» Requirements:
Restate the full set of records exactly, word for word.

--- Start Records shown ---

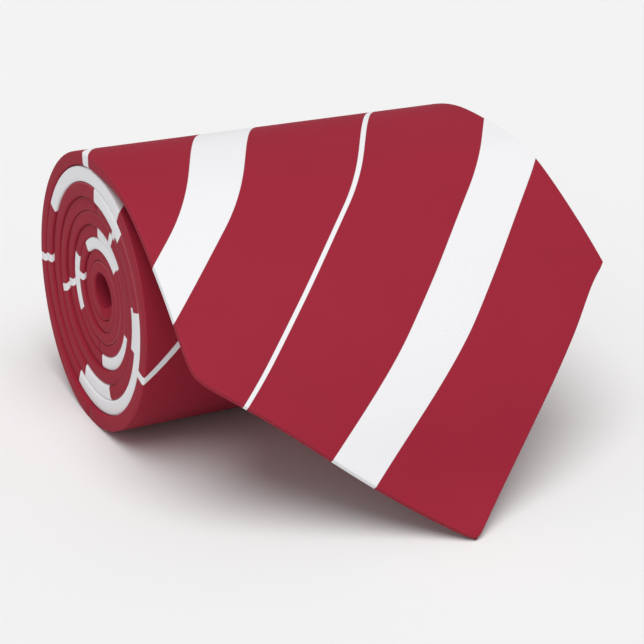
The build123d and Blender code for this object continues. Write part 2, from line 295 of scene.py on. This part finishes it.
# ---------------------------------------------------------------- meshes
def new_object(name, vertices, faces, material, flat=None):
    """flat is each point's place on the flat cloth, x and d, and how near it is to a crease, times the
    strength of the painted highlight there.
    """
    mesh = bpy.data.meshes.new(name)
    mesh.from_pydata([tuple(v) for v in np.asarray(vertices) * MM], [], [tuple(f) for f in faces])
    mesh.polygons.foreach_set("use_smooth", [True] * len(mesh.polygons))
    if flat is not None:
        flat = np.asarray(flat, np.float32)
        attribute = mesh.attributes.new("flat", "FLOAT_VECTOR", "POINT")
        attribute.data.foreach_set("vector", flat.ravel())
        starts = mesh.attributes.new("stripe_start", "FLOAT", "POINT")
        starts.data.foreach_set("value", stripe_start(flat[:, 0], flat[:, 1]).astype(np.float32))
    mesh.materials.append(material)
    mesh.update()
    piece = bpy.data.objects.new(name, mesh)
    bpy.context.collection.objects.link(piece)
    return piece


def grid_faces(rows, columns, cyclic=False):
    across = columns if cyclic else columns - 1
    faces = []
    for row in range(rows - 1):
        for column in range(across):
            after = (column + 1) % columns
            faces.append((row * columns + column, row * columns + after,
                          (row + 1) * columns + after, (row + 1) * columns + column))
    return faces


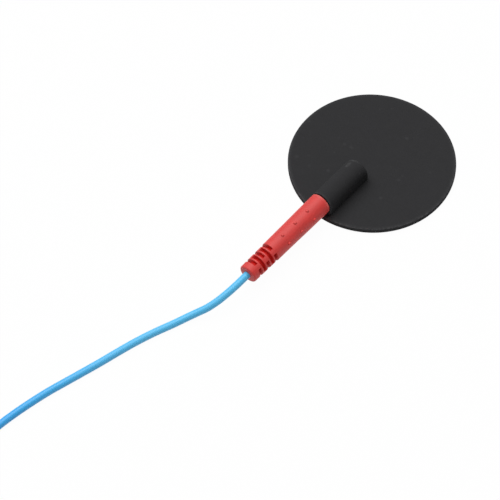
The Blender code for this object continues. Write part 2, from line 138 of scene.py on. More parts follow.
class ElectrodePadSizes(PropertyGroup):
    """Rubber disc and the socket boss moulded in one with it."""

    disc_diameter: length("Disc diameter", "Across the rubber disc", PAD_BOX[1].x - PAD_BOX[0].x)
    disc_thickness: length("Disc thickness", "Of the rubber disc", 1.8)
    disc_edge_round: length("Disc edge round", "Radius of the disc's rim edges", 0.5)
    rim_lift: length("Rim lift", "How far the limp rim rises off the floor in places", 0.22)
    boss_width: length("Boss width", "Across the socket boss", 6.8)
    boss_length: length("Boss length", "Of the socket boss along the pin", 17.5)
    mouth_inset: length("Mouth inset", "From the disc's rim to the socket's mouth", 1.85)
    mouth_round: length("Mouth round", "Radius of the edge round the mouth's face", 0.25)
    end_round: length("End round", "Radius of the upright corners of the boss's inner end", 0.9)
    dome_length: length("Dome length", "Of the curve from the boss's top to its inner end", 3.2)
    dome_drop: length("Dome drop", "How far that curve comes down", 3.4)
    fillet: length("Fillet", "Hollow between the boss and the disc", 0.3)
    clearance: length("Clearance", "Gap between pieces that touch", 0.3)
    socket_lead_in: length("Socket lead-in", "Width of the bore's lead-in", 0.35)


class ElectrodePlugSizes(PropertyGroup):
    """Soft moulded plug body with its nibs and slotted strain relief."""

    plug_length: length("Length", "Of the moulding", 32.3)
    front_diameter: length("Front diameter", "Across the moulding's front", 6.64)
    front_round: length("Front round", "Radius of the front edge", 0.3)
    land_length: length("Front land", "Where the taper starts behind the front", 0.9)
    waist_diameter: length("Waist diameter", "Across the middle of the grip", 6.4)
    waist_at: length("Waist place", "From the front to the waist", 13.0)
    taper_bend: number("Taper bend", "How full the taper to the waist is", 2.3, 1.0, 4.0)
    grip_end_diameter: length("Grip end diameter", "Across the grip's lead end", 6.2)
    grip_end_round: length("Grip end round", "Radius of the grip's rear edge", 0.15)
    relief_diameter: length("Relief diameter", "Across the start of the strain relief", 6.05)
    collar_diameter: length("Collar diameter", "Across the strain relief's end", 5.8)
    collar_end_round: length("Collar end round", "Radius of the collar's end", 0.5)
    collar_length: length("Collar length", "From the last slot's middle to the end", 2.775)
    slot_count: IntProperty(name="Slot rings", description="In the relief", default=5, min=1)
    slot_pitch: length("Slot pitch", "From ring to ring", 1.63)
    slot_width: length("Slot width", "Along the plug", 1.08)
    slot_floor: length("Slot floor", "Diameter left at the bottom of the slots", 3.5)
    web_width: length("Web width", "Of the bridges between rings", 1.75)
    slot_wall: length("Slot wall", "Softness of the slots' edges", 0.1)
    nib_rows: IntProperty(name="Nibs in a row", description="On the grip", default=3, min=1)
    nib_first_at: length("First nib", "From the front to the first nib", 6.5)
    nib_pitch: length("Nib pitch", "From nib to nib along the row", 5.4)
    nib_base: length("Nib base", "Across a nib's foot", 1.2)
    nib_top: length("Nib top", "Across a nib's top", 0.85)
    nib_height: length("Nib height", "Above the grip", 0.36)
    nib_root: length("Nib root", "Depth of a nib's foot in the grip", 0.3)
    nib_angle: turn("Nib angle", "From the mould line to a row", 30.5)
    mould_line: length("Mould line", "Height of the fine line left by the mould", 0.03)
    lip_gap: length("Lip gap", "Between the lead and the lip where it leaves", 0.03)
    lip_length: length("Lip length", "Of that lip along the plug", 0.8)
    pad_plug_roll: turn("Plug roll", "Turn of the pad's plug about its pin", 34.5)
    far_plug_roll: turn("Far plug roll", "Turn of the far plug about its pin", 90.0)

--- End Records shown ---

» Written solution:
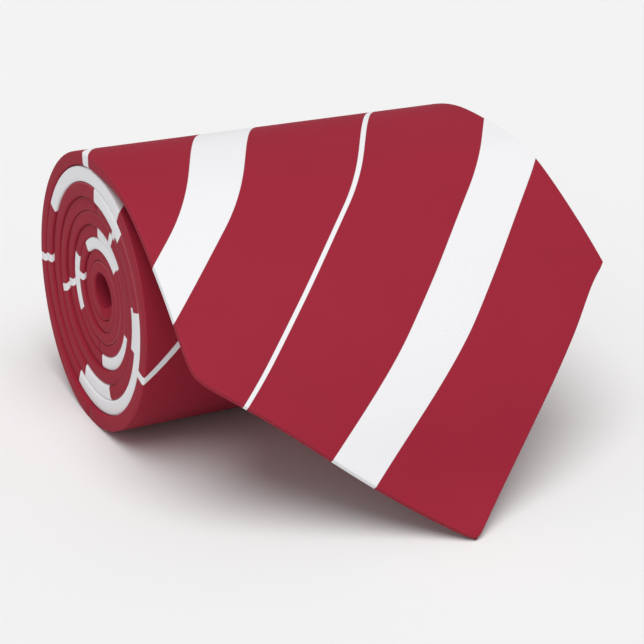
The build123d and Blender code for this object continues. Write part 2, from line 295 of scene.py on. This part finishes it.
# ---------------------------------------------------------------- meshes
def new_object(name, vertices, faces, material, flat=None):
    """flat is each point's place on the flat cloth, x and d, and how near it is to a crease, times the
    strength of the painted highlight there.
    """
    mesh = bpy.data.meshes.new(name)
    mesh.from_pydata([tuple(v) for v in np.asarray(vertices) * MM], [], [tuple(f) for f in faces])
    mesh.polygons.foreach_set("use_smooth", [True] * len(mesh.polygons))
    if flat is not None:
        flat = np.asarray(flat, np.float32)
        attribute = mesh.attributes.new("flat", "FLOAT_VECTOR", "POINT")
        attribute.data.foreach_set("vector", flat.ravel())
        starts = mesh.attributes.new("stripe_start", "FLOAT", "POINT")
        starts.data.foreach_set("value", stripe_start(flat[:, 0], flat[:, 1]).astype(np.float32))
    mesh.materials.append(material)
    mesh.update()
    piece = bpy.data.objects.new(name, mesh)
    bpy.context.collection.objects.link(piece)
    return piece


def grid_faces(rows, columns, cyclic=False):
    across = columns if cyclic else columns - 1
    faces = []
    for row in range(rows - 1):
        for column in range(across):
            after = (column + 1) % columns
            faces.append((row * columns + column, row * columns + after,
                          (row + 1) * columns + after, (row + 1) * columns + column))
    return faces


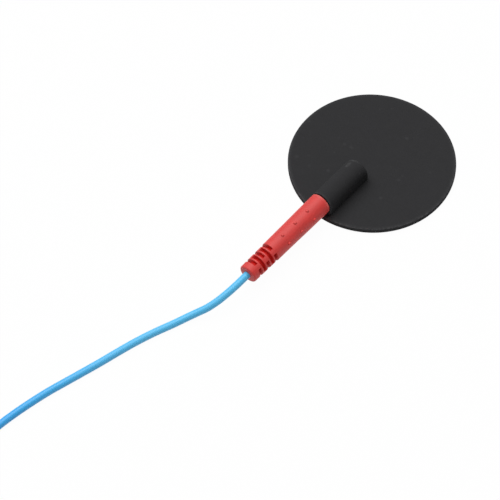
The Blender code for this object continues. Write part 2, from line 138 of scene.py on. More parts follow.
class ElectrodePadSizes(PropertyGroup):
    """Rubber disc and the socket boss moulded in one with it."""

    disc_diameter: length("Disc diameter", "Across the rubber disc", PAD_BOX[1].x - PAD_BOX[0].x)
    disc_thickness: length("Disc thickness", "Of the rubber disc", 1.8)
    disc_edge_round: length("Disc edge round", "Radius of the disc's rim edges", 0.5)
    rim_lift: length("Rim lift", "How far the limp rim rises off the floor in places", 0.22)
    boss_width: length("Boss width", "Across the socket boss", 6.8)
    boss_length: length("Boss length", "Of the socket boss along the pin", 17.5)
    mouth_inset: length("Mouth inset", "From the disc's rim to the socket's mouth", 1.85)
    mouth_round: length("Mouth round", "Radius of the edge round the mouth's face", 0.25)
    end_round: length("End round", "Radius of the upright corners of the boss's inner end", 0.9)
    dome_length: length("Dome length", "Of the curve from the boss's top to its inner end", 3.2)
    dome_drop: length("Dome drop", "How far that curve comes down", 3.4)
    fillet: length("Fillet", "Hollow between the boss and the disc", 0.3)
    clearance: length("Clearance", "Gap between pieces that touch", 0.3)
    socket_lead_in: length("Socket lead-in", "Width of the bore's lead-in", 0.35)


class ElectrodePlugSizes(PropertyGroup):
    """Soft moulded plug body with its nibs and slotted strain relief."""

    plug_length: length("Length", "Of the moulding", 32.3)
    front_diameter: length("Front diameter", "Across the moulding's front", 6.64)
    front_round: length("Front round", "Radius of the front edge", 0.3)
    land_length: length("Front land", "Where the taper starts behind the front", 0.9)
    waist_diameter: length("Waist diameter", "Across the middle of the grip", 6.4)
    waist_at: length("Waist place", "From the front to the waist", 13.0)
    taper_bend: number("Taper bend", "How full the taper to the waist is", 2.3, 1.0, 4.0)
    grip_end_diameter: length("Grip end diameter", "Across the grip's lead end", 6.2)
    grip_end_round: length("Grip end round", "Radius of the grip's rear edge", 0.15)
    relief_diameter: length("Relief diameter", "Across the start of the strain relief", 6.05)
    collar_diameter: length("Collar diameter", "Across the strain relief's end", 5.8)
    collar_end_round: length("Collar end round", "Radius of the collar's end", 0.5)
    collar_length: length("Collar length", "From the last slot's middle to the end", 2.775)
    slot_count: IntProperty(name="Slot rings", description="In the relief", default=5, min=1)
    slot_pitch: length("Slot pitch", "From ring to ring", 1.63)
    slot_width: length("Slot width", "Along the plug", 1.08)
    slot_floor: length("Slot floor", "Diameter left at the bottom of the slots", 3.5)
    web_width: length("Web width", "Of the bridges between rings", 1.75)
    slot_wall: length("Slot wall", "Softness of the slots' edges", 0.1)
    nib_rows: IntProperty(name="Nibs in a row", description="On the grip", default=3, min=1)
    nib_first_at: length("First nib", "From the front to the first nib", 6.5)
    nib_pitch: length("Nib pitch", "From nib to nib along the row", 5.4)
    nib_base: length("Nib base", "Across a nib's foot", 1.2)
    nib_top: length("Nib top", "Across a nib's top", 0.85)
    nib_height: length("Nib height", "Above the grip", 0.36)
    nib_root: length("Nib root", "Depth of a nib's foot in the grip", 0.3)
    nib_angle: turn("Nib angle", "From the mould line to a row", 30.5)
    mould_line: length("Mould line", "Height of the fine line left by the mould", 0.03)
    lip_gap: length("Lip gap", "Between the lead and the lip where it leaves", 0.03)
    lip_length: length("Lip length", "Of that lip along the plug", 0.8)
    pad_plug_roll: turn("Plug roll", "Turn of the pad's plug about its pin", 34.5)
    far_plug_roll: turn("Far plug roll", "Turn of the far plug about its pin", 90.0)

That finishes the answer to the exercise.